As for the culture of the Red People, that just came as I was writing. That’s one of those writer things where the story blows in from some other place and you just write it down. Even the giant sandstorm they live within, I don’t know where that came from (though I do have a fascination with violent winds- tornadoes, hurricanes, sandstorms, etc) but once it was there, the metaphor made so much sense to me.
Nevertheless, I believe that much of the Red People’s culture came from some of my own views. I believe our society has too many labels that are rigid and cause problems for families. I feel like we focus more on fitting labels than cultivating and nurturing love. And I also believe that those who are different, those who are “other” often have to hide, “contain” and separate themselves in order to survive.

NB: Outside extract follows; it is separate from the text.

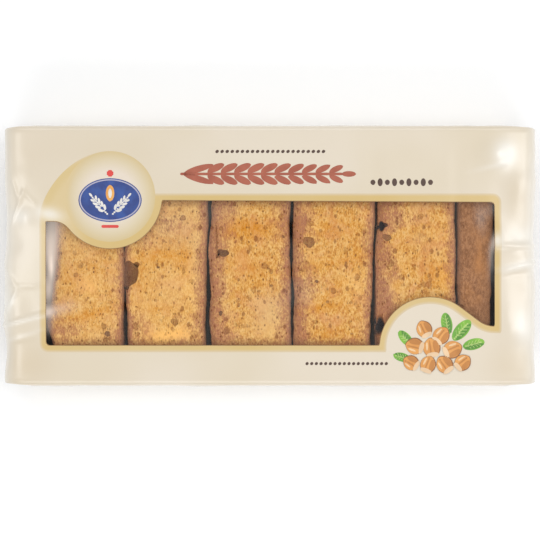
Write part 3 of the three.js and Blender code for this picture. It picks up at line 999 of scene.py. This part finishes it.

# The rusks, from left to right. Left and right are the places of a rusk's edges at the stations.
# Lean is how far the left edge slopes down, and how widely. LeftTan and rightTan are the widths of the
# browned edges, and tone is how pale the whole is. Hollows are (x, y, half sizes, depth, darkness of the
# shade painted in them). Tan, toast and pale are patches of colour, as on the film, but the patch of tan
# on the last rusk is painted shade, and the patches of glow are painted highlights.
rusks = [{
    "left": (-105.6, -106, -106.2, -106.4, -107.8, -109.6, -106.8),
    "right": (-71.9, -71.8, -71.7, -71.8, -72, -72.2, -72.4),
    "lean": (0.8, 3), "leftTan": 4, "rightTan": 6, "tone": 0.25,
    "tan": [
        (-103, 9, 4.5, 6, 0.3), (-102.5, -36.5, 7, 5, 0.65), (-96, -35, 5, 4, 0.2),
        (-77, -39, 5, 5, 0.35),
    ],
    "hollows": [
        (-79.8, -38.7, 1.5, 1.3, 1.1, 0.8), (-89.4, -20.9, 0.6, 0.6, 0.6, 0.7),
        (-105.6, -21.4, 1.2, 1.1, 0.7, 0.5), (-99, -35.5, 1, 0.9, 0.6, 0.3),
    ],
    "glow": [(-90, -15, 5, 4.5, 0.55), (-88, 4, 8, 4, 0.2, 20)],
    "toast": [(-99, -12, 7, 7, 0.35), (-90, -29.5, 17, 2.4, 0.85, 16), (-91, -6, 10, 6, 0.25)],
    "pale": [(-100, 14, 9, 9, 0.7), (-85, -40, 12, 4, 0.4), (-75, -8, 3, 14, 0.4)],
}, {
    "left": (-71.2, -71.2, -71.2, -71.2, -70.6, -70.1, -69.5),
    "right": (-30.2, -30.2, -31, -30.9, -31.2, -31.9, -31.5),
    "lean": (0.5, 2), "leftTan": 4, "rightTan": 8.4, "tone": 0.28,
    "tan": [(-65, -35, 6, 9, 0.5), (-51, 15, 12, 5, 0.4), (-62, 6, 6, 5, 0.3), (-44, -31, 4, 3, 0.3)],
    "hollows": [
        (-68.9, -9.2, 4.6, 5.9, 5.5, 0.75), (-66, -4.9, 1.8, 1.8, 3, 0.6),
        (-70.4, -15.2, 1.2, 2.6, 4, 0.6), (-46.5, -32.8, 1.9, 1.8, 1.2, 0.5),
        (-54.7, -5.7, 0.8, 0.7, 1, 0.9), (-42.4, 18.8, 1.7, 1.4, 0.8, 0.5),
        (-36.8, -38.7, 2.2, 2, 0.6, 0.3), (-66.1, -35, 1.8, 1.6, 0.8, 0.35),
        (-65, -38.9, 1.2, 1.1, 0.7, 0.4), (-52, 17, 2.2, 2, 0.5, 0.2),
        (-36.2, -29.5, 1.8, 1.6, 0.6, 0.35),
    ],
    "glow": [(-48.5, -39, 11, 3, 1, 3), (-53, -42, 7, 2.5, 0.5), (-40, -12, 5, 16, 0.25, 8)],
    "toast": [
        (-54, 0, 12, 4.5, 0.75, 8), (-42.5, 0, 5, 3.5, 0.5), (-58, -25.5, 12, 2.4, 0.55, -6),
        (-61, -14, 6, 8, 0.3),
    ],
    "pale": [(-60, 17, 8, 9, 0.6), (-35.5, 0, 3, 28, 0.7), (-50, -20, 9, 6, 0.3)],
}, {
    "left": (-28, -28.6, -30, -29, -28.5, -29.3, -28),
    "right": (11, 10.3, 10.3, 10.7, 11, 10.8, 11.2),
    "lean": (1.4, 4.2), "leftTan": 16, "rightTan": 10, "tone": 0,
    "tan": [(8, 2, 3, 18, 0.15)],
    "hollows": [
        (-22.6, 1.4, 3, 1.8, 2.6, 0.8), (-24.8, 0.2, 1.2, 1.2, 1.6, 0.6), (-25.7, 6.5, 0.5, 9.5, 1, 0.6),
        (-2, -5.1, 1.7, 1.9, 0.7, 0.4), (1.2, -14.9, 0.9, 0.8, 1, 0.7), (-7.4, -17, 1.5, 1.4, 0.5, 0.3),
        (-23.7, -28.5, 0.9, 1.3, 1.6, 0.85), (-22.6, -18.7, 0.8, 0.7, 0.9, 0.7),
        (-21, -37.3, 2, 1.8, 0.8, 0.5), (-14.8, -22, 0.8, 1.1, 0.7, 0.4), (7.2, 9.4, 0.8, 0.8, 1, 0.8),
        (-12.5, -35, 1.1, 1, 0.5, 0.3),
    ],
    "glow": [(-13, -3, 4, 3, 0.25)],
    "toast": [(-11, 13, 13, 4.6, 1.1, 2), (4, 14, 7, 6, 0.4), (-6, -8, 9, 9, 0.5), (-14, 1, 6, 10, 0.35)],
    "pale": [(-19, 23, 7, 4, 0.7), (2, -31, 8, 11, 0.9), (-22, -12, 4, 16, 0.5), (-14, -36, 8, 6, 0.3)],
}, {
    "left": (12.6, 12.4, 12.4, 12.1, 13.2, 12.4, 12.6),
    "right": (52.7, 52.3, 51.6, 51.5, 51.2, 50.3, 50.4),
    "lean": (1, 3.4), "leftTan": 12, "rightTan": 6.6, "tone": 0,
    "tan": [(20, 18, 4, 5, 0.5), (15, 13, 3, 4, 0.3), (16, -11, 4, 4, 0.45), (20, -38, 8, 5, 0.15)],
    "hollows": [
        (20, 6.8, 2.9, 2.6, 2, 0.65), (20.5, 16, 1.8, 1.4, 0.8, 0.35), (17.6, -5.2, 2.8, 3.2, 0.5, 0.2),
        (23.8, -12.7, 0.9, 0.9, 1.1, 0.8), (38.4, -4.6, 0.7, 1.9, 1, 0.6),
        (37.4, -7.4, 0.6, 1.1, 0.7, 0.5), (43.9, -10.6, 1.6, 1.7, 0.7, 0.45),
        (29.2, -22.9, 0.9, 0.8, 0.9, 0.6), (47.1, 12.2, 1.4, 1.5, 0.6, 0.35),
        (41.2, -38.7, 0.8, 0.7, 0.8, 0.6), (19.5, -38.7, 0.8, 0.8, 0.8, 0.6),
        (41, -23, 0.8, 0.7, 0.8, 0.5),
    ],
    "glow": [(43, -15, 6, 6, 0.3), (22, 14, 5, 5, 0.2)],
    "toast": [
        (29.8, -4, 18, 2.6, 0.55, 14), (26, -26, 13, 2.4, 0.9, 12), (34, 13, 11, 8, 0.45),
        (29, -38, 12, 4, 0.5), (46, -2, 4, 8, 0.4), (15, 12, 4, 9, 0.6), (33, -16, 9, 2.2, 0.4, 45),
    ],
    "pale": [(19, -3, 5, 7, 0.7), (17, -24, 3.5, 6, 0.9), (44, -14, 5, 6, 0.5)],
}, {
    "left": (54.4, 54.2, 53.2, 53.1, 53.1, 53, 53.4),
    "right": (92, 92.2, 92.6, 92.3, 92.6, 92.4, 92.2),
    "lean": (1.6, 5), "leftTan": 15.5, "rightTan": 7.4, "tone": 0,
    "tan": [(58, -28, 6, 7, 0.7), (70, 18, 10, 4, 0.25), (75, 8, 4, 4, 0.2)],
    "hollows": [
        (55, 14.4, 2.6, 3, 3.4, 1), (57.6, 15.2, 1.4, 1.2, 1.8, 0.9), (58.5, 9, 2.2, 1.7, 1.6, 0.7),
        (55.8, 6.9, 1.3, 1.2, 1, 0.5), (75.3, 19.3, 1.5, 1.6, 0.8, 0.4), (62.5, 2.2, 1.3, 1.3, 0.9, 0.5),
        (60.7, -3.8, 1.9, 1.8, 0.9, 0.5), (72, -5.7, 1, 1.6, 0.8, 0.4), (75.9, 10.1, 2.4, 1.6, 0.5, 0.2),
        (65.6, -10.6, 1.6, 1.5, 0.7, 0.35), (76.4, -14.4, 1.8, 1.7, 0.6, 0.35),
        (79.4, -14.4, 1.6, 1.8, 0.6, 0.4), (53.6, -34, 3.9, 6.6, 3.6, 1),
        (63.5, 16.5, 0.8, 1.4, 0.9, 0.6),
    ],
    "glow": [(86, -10, 3.5, 5, 0.5), (84, 8, 5, 6, 0.2)],
    "toast": [
        (72, 8, 11, 8, 0.3), (82.5, -10, 7, 6, 0.6), (66, -7, 6, 3, 0.4), (81, 15, 6, 5, 0.3),
        (89, -4, 3, 12, 0.5),
    ],
    "pale": [(60, -20, 5, 12, 0.4), (76, 9, 5, 3, 0.6), (66, 20, 8, 4, 0.4)],
}, {
    "left": (94, 93.9, 93.8, 93.6, 93.9, 94, 94),
    "right": (111.8, 111.4, 110.8, 110.4, 110.2, 109.8, 109.6),
    "lean": (0.6, 2), "leftTan": 1.6, "rightTan": 4.6, "tone": 0,
    # painted shade at the lower right of this rusk
    "tan": [(108, -27, 3, 9, 0.8)],
    "hollows": [(103.5, 2.5, 0.7, 0.7, 0.6, 0.4), (98.6, -8, 0.6, 0.9, 0.5, 0.3)],
    "glow": [],
    "toast": [(104.5, -4, 3, 6, 0.7), (99, -16, 2, 6, 0.3), (103, 12, 4, 3, 0.25)],
    "pale": [],
}]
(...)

In my novel, Who Fears Death, there is a scene where some girls are…cut. In this future world, the mythos behind the practice has been forgotten but a girl is still expected to have the cliterectomy done. If it is not done, then the girl is not considered marriageable. Still, no girl is forced. It is her choice to have it done. ;-). Clean medical tools are used and the girls receive proper medical care afterwards. In other words, in this African future, girls do not die from this practice as they do today. The scene strips the practice down to exactly what it is.
Back in the early stages of this novel, I workshopped this scene in my novel writing class during my PhD program. My class was all white, from what I recall. After reading it, two women became particularly upset with me. During the critque, I sat there quiet as they accused me of defending female genital cutting. I guess they wanted me to demonize the culture and shout “Barbaric! Barbaric people! Look at what they are doing to their girls and women!” Over the years, the circumcision scene in Who Fears Death has not changed much. So now here I am being accused of the opposite, publically disrespecting traditional African culture.